Lawsonite

It forms transparent to translucent colorless, white, pink, and bluish to pinkish grey glassy to greasy crystals.

Its scarcity in eclogite that has been exhumed to the Earth's surface does not reflect its abundance at depth in subduction zones but rather the fact that lawsonite is easily replaced by other minerals.

The substantial amount of water bound in lawsonite’s crystal structure is released during its breakdown to denser minerals during prograde metamorphism.

This means lawsonite is capable of conveying appreciable water to great depths in subducting oceanic lithosphere (Clarke et al., 2006).

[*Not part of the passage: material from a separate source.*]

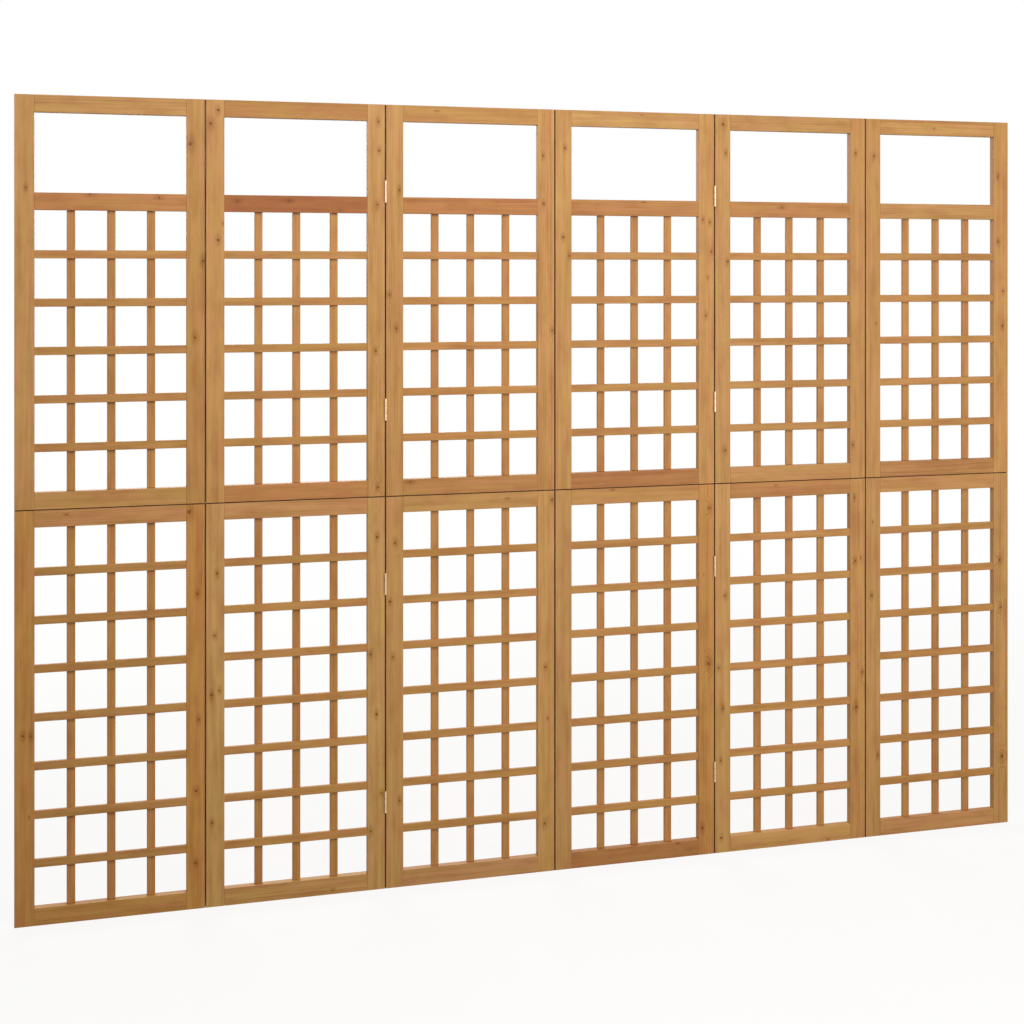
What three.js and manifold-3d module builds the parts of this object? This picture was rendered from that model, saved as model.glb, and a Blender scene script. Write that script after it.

Experimentation on lawsonite to vary its responses at different temperatures and different pressures is among its most studied aspects, for it is these qualities that affect its abilities to carry water down to mantle depths, similar to other OH-containing phases like antigorite, talc, phengite, staurolite, and epidote (Comodi et al., 1996).

Lawsonite is a very widespread mineral and has attracted considerable interest because of its importance as a marker of moderate to high pressure (6,000–25,000 bar) and low temperature (300–600 °C) conditions in nature (Clarke et al., 2006).

This mainly occurs along continental margins (subduction zones) such as those found in: the Franciscan Formation in California at Reed Station, Tiburon Peninsula of Marin County, California; schists in New Zealand, New Caledonia, and from other points in the circum-Pacific orogenic belt; the Piedmont metamorphic rocks of Italy; China, Japan, Greece, and Turkey.

Lawsonite has three refractive indices of nα = 1.665, nβ = 1.672–1.676, and nγ = 1.684–1.686, which produces a birefringence of δ = 0.019–0.021 and an optically positive biaxial interference figure.

New metamorphic minerals form through solid-state cation exchanges following changing pressure and temperature conditions imposed upon the protolith (pre-metamorphosed rock).

Lawsonite occurs as inclusions in garnet, as a matrix phase, and in veins, providing a detailed history of subduction and exhumation.